Такая экстатическая (шизофреническая) [192, с. 182] дезориентация поступка - одна из характеристик человеческой реальности в постмодернизме. Здесь игра заменяет сознательное движение к цели, ирония разрушает метафизику, а ценностная иерархия отрицается в пользу анархии [192, с. 182]. Отказ от принудительной целостности мира и несогласие с объективной неизбежностью наличного порядка ведут постмодерниста не к ре-конструкции экзистенциальной полноты, а к её окончательной де-конструкции. Освобождающий катарсис [222, с. 57, 59] переживается здесь, как и в случае Эмпедокла, на пути погружения в хаотичность. Вместо конструктивной неопределённости теизма постмодернизм исповедует деструктивную неопределённость разъединения и исчезновения. Эта тенденция к дезинтеграции и "беспорядку" [222, с. 55] может быть выражена и как установка на имманентность [192, с. 182-183], которая реализуется через "диффузию" человека в природу и всё большее превращение личности в своё собственное "окружение" [192, с. 183]. Предельная же имманентность есть (как у стоиков) совершенное растворение индивида в наличном.
Деконструкция как главный концепт постмодерна является неизбежным следствием аксиологической и онтологической децентрализации: отрицание трансцендентного "центра" влечёт принятие хаоса и поиск возможных способов "взаимодействия" с ним [192, с. 183]. Децентрированное мировоззрение не может задать должное отношение к фактическому положению дел и потому оставляет человека в состоянии пассивной неопределённости: либо освоить феноменально данный мир и позволить ему освоить себя, либо принять абсурдность (хаотичность) мира как данность и отказаться от всяких попыток освоения. В любом случае такая позиция в конечном счёте ведёт к размыванию "я", к стиранию индивидуальности [192, с. 202] и к экзистенциальной пассивности. В отсутствие "правил игры" человек неизбежно сталкивается с интеллектуальным и моральным хаосом [222, с. 62]. Однако в постмодерне отсутствует негативное отношение "к отчуждению и расщеплению личности", нет сожаления о потере порядка ценностей, в том числе моральных. Аксиологический релятивизм рассматривается как освобождение, как "прелюдия" к новым идентичностям [192, с. 202], к всевозможным перевоплощениям.
Та же "программа" высвобождения природно-хаотического в человеке через смертеподобный смех обнаруживается в чань-буддизме.
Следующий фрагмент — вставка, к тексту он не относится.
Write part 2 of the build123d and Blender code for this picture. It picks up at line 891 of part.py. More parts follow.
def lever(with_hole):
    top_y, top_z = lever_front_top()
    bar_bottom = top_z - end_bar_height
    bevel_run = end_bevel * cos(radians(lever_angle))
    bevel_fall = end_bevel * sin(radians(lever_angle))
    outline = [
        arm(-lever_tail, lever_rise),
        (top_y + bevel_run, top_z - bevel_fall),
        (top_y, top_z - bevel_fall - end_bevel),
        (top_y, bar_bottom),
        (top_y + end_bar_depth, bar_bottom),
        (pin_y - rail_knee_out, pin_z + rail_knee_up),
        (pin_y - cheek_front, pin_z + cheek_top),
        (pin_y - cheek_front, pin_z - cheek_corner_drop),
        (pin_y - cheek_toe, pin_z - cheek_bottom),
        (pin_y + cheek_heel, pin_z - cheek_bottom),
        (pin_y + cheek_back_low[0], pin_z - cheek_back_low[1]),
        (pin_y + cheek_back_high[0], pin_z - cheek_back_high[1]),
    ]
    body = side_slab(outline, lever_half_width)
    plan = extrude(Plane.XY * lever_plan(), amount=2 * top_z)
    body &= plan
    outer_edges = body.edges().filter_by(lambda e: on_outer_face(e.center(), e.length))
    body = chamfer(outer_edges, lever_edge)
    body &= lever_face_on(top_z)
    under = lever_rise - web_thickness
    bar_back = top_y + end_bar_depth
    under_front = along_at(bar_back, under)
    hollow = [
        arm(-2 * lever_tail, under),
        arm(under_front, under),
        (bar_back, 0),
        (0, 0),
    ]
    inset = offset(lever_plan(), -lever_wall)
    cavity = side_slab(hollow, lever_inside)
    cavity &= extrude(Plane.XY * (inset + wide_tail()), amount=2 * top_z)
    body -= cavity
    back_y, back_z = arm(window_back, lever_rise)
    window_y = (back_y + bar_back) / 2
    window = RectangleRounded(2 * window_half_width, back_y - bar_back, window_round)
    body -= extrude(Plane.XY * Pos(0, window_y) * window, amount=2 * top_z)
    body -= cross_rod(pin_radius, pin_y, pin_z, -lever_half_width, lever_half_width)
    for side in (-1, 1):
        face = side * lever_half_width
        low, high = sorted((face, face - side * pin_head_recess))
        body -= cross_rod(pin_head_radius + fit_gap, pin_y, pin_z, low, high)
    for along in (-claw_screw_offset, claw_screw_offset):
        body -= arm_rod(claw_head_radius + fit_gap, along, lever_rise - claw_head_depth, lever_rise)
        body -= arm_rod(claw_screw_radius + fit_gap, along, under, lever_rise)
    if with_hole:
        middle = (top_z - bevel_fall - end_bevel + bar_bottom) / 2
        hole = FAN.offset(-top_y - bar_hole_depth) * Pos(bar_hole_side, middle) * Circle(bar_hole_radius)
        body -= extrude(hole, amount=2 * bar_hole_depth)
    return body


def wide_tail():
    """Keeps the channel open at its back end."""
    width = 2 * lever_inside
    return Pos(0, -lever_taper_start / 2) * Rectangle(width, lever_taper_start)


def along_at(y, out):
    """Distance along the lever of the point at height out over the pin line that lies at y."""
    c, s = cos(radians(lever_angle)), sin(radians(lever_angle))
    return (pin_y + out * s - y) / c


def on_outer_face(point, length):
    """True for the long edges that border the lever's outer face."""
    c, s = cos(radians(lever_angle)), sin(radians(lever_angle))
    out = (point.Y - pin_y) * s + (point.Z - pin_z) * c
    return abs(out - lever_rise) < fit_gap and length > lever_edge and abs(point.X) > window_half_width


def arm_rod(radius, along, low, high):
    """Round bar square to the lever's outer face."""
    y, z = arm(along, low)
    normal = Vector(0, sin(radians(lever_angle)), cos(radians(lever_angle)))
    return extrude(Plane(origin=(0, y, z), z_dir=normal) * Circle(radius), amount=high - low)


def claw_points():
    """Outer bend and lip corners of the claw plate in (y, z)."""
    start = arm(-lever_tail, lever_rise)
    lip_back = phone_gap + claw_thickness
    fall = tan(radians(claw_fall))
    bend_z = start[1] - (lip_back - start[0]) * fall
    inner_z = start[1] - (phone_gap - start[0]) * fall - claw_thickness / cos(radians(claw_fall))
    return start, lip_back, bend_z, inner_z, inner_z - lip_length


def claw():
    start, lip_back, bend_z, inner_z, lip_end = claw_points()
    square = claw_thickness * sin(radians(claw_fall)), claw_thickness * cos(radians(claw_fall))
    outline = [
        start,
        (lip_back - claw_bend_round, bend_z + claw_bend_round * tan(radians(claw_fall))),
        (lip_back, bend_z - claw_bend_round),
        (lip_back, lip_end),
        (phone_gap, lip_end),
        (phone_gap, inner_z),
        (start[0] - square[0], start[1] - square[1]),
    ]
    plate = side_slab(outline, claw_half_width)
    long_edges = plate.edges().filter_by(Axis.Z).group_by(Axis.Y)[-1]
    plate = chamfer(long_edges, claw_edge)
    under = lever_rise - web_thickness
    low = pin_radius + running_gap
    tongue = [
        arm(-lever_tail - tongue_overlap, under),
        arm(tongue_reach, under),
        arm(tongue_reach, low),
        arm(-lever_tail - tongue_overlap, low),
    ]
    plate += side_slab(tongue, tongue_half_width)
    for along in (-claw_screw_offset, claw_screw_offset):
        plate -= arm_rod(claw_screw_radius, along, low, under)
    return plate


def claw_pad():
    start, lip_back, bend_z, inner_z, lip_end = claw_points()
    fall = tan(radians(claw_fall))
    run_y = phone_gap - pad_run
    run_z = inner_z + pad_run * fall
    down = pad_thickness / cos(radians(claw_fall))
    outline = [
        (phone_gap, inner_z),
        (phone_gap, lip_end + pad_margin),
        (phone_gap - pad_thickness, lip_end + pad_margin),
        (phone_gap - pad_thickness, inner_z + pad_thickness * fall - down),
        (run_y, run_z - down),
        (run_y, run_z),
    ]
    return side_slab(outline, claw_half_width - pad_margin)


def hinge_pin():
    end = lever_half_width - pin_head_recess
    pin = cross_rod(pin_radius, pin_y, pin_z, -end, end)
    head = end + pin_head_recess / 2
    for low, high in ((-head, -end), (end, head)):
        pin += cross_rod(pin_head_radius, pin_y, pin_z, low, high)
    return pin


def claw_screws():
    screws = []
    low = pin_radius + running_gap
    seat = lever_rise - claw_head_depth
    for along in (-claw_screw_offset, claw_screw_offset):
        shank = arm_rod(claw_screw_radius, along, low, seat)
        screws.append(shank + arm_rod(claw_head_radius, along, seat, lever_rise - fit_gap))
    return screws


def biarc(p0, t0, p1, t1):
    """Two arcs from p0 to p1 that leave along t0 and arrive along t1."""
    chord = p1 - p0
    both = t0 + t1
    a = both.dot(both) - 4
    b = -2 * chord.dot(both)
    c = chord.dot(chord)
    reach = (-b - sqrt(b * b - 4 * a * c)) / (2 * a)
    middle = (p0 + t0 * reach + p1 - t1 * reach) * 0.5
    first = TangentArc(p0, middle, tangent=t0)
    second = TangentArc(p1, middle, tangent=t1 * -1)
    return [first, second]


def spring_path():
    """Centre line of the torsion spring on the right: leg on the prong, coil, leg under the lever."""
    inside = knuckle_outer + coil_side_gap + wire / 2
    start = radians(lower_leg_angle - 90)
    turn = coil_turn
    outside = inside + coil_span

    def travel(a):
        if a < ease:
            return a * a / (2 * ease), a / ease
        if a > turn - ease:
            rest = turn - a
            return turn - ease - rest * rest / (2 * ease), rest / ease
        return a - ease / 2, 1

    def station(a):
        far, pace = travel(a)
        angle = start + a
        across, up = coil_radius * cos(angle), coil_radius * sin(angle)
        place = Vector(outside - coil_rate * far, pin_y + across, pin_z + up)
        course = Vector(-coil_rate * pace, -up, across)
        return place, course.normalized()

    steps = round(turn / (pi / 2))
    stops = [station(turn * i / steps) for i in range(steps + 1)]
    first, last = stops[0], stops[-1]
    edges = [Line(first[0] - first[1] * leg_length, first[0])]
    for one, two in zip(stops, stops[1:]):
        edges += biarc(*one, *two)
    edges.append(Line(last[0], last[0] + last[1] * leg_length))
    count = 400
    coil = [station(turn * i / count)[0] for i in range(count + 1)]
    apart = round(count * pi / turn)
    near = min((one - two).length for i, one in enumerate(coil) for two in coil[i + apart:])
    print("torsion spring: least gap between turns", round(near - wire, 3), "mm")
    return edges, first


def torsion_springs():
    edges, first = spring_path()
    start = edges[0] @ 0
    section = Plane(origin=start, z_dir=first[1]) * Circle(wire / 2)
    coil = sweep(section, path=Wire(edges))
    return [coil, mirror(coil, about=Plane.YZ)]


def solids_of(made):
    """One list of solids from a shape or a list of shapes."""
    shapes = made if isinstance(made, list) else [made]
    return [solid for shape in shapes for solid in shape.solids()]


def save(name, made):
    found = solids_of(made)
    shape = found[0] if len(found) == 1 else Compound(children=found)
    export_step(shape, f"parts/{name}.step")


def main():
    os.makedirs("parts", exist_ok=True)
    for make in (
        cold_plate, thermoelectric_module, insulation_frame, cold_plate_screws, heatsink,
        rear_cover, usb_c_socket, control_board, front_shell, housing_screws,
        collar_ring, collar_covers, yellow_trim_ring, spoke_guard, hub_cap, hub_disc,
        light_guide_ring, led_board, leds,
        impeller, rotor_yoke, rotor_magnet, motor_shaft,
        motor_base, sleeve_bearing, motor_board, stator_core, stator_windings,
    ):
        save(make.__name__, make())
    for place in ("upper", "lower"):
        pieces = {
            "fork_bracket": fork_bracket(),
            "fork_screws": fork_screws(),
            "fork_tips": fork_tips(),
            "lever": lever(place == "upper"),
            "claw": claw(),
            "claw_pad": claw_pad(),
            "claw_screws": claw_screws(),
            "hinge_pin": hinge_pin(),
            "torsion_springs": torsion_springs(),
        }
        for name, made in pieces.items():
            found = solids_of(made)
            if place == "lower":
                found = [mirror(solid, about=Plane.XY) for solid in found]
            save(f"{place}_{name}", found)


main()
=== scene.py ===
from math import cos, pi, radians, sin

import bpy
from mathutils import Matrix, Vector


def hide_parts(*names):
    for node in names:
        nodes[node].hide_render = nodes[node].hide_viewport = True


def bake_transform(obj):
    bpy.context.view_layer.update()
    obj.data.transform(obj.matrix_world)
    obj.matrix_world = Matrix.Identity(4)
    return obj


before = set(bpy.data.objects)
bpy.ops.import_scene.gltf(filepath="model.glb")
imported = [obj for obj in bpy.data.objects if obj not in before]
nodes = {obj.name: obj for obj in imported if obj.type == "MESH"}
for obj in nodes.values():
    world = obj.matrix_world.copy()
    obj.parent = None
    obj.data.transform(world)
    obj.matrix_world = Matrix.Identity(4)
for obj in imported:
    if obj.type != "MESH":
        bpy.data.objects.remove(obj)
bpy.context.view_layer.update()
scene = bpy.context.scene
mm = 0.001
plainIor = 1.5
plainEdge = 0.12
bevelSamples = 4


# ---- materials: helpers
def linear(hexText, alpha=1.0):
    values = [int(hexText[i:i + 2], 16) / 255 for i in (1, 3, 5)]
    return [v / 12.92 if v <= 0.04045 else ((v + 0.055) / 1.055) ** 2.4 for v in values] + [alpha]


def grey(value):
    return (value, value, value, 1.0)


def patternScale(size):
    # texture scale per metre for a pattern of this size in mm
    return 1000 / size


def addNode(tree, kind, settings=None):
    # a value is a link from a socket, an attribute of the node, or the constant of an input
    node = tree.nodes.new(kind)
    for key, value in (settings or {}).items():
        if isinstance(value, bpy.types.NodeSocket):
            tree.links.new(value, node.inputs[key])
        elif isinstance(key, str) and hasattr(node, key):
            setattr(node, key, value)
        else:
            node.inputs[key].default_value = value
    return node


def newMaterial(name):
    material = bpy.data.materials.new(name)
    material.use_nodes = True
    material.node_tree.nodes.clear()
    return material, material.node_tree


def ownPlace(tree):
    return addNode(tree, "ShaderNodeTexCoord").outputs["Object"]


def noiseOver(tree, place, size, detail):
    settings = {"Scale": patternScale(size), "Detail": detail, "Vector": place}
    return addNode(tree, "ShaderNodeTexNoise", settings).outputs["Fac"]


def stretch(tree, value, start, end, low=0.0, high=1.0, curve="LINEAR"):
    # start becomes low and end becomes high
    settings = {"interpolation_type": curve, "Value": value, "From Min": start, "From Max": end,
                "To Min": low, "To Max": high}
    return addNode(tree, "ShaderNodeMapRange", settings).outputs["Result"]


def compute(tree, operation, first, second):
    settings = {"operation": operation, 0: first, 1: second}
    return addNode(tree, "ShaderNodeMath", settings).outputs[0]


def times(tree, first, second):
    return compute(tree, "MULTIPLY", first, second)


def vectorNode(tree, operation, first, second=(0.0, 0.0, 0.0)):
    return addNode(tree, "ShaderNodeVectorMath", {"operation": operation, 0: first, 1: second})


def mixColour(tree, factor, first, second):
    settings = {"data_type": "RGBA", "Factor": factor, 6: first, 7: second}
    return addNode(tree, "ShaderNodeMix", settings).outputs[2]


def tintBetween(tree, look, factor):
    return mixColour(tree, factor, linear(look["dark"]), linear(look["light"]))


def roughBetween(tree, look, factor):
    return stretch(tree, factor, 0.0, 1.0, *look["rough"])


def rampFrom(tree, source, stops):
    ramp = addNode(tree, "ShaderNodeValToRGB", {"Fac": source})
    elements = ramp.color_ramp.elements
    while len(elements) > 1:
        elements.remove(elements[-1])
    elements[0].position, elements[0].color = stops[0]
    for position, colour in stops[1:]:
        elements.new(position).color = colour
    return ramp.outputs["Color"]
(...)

Чань утверждает онтологический монизм [1, с. 88], ставит задачей индивида в отношении к миру - видеть вещи такими, как они суть, в их "таковости" (татхата) и их гармоничности [1, с. 116], культивирует снятие аксиологических оппозиций (высшее-низшее, добро-зло, свобода-несвобода, жизнь-смерть) [1, с. 90, 116, 119-121], рекомендует спонтанное соответствие природе [1, с. 103, 118-120], насаждает ироническое и деструктивное отношение к собственным и вообще любым святыням [1, с. 102]. Все эти установки на несвязанность синтетически выражаются в смехе "просветления", в "безумном хохоте, который сотрясает небо и землю" (Линьцзи-лу, 66) [1, с. 89]. Смех выступает и как стимулятор, и как свидетельство пробуждения "истинной природы" человека [1, с. 93]. Обычно такому пробуждению предшествует долгий период тяжёлой внутренней работы (включающей и "шокотерапию"), который можно сопоставить с рекреационным процессом в архаическом обряде инициации, представляющем собой символическое умирание (погружение в хаос) и новое рождение [1, с. 93-94]. Чань-буддист тоже переживал наступление смерти, когда хаотическое состояние в нём, вызванное "великим сомнением" (да-и), достигало опасного для жизни апогея. За "великой смертью" (да-сы) следовало "великое пробуждение" (да-цзюэ), то есть новая жизнь в слиянии с истинной природой; это "возрождение" закономерно именовалось "великой радостью" (да-лэ), выражавшейся в смехе [1, с. 94]. Чаньский смех, отмечавший собой переход от жизни к жизни через смерть, может быть понят, конечно, и как "отрицание смерти" [1, с. 95], но только в том смысле, что здесь отрицалась смерть вечной природы за счёт отрицания жизни сливающегося с ней человека. Так воспроизводилась архаическая традиция превращения гибели в новое рождение [1, с. 97], и тем самым не разрешалась, но просто устранялась проблема жизни и смерти. Смех, не спасая от действительной гибели, позволял психически компенсировать страх перед смертью [1, с. 97] за счёт редукции личности к сумме природных сил, овладевающих ею в этом смертельном хохоте.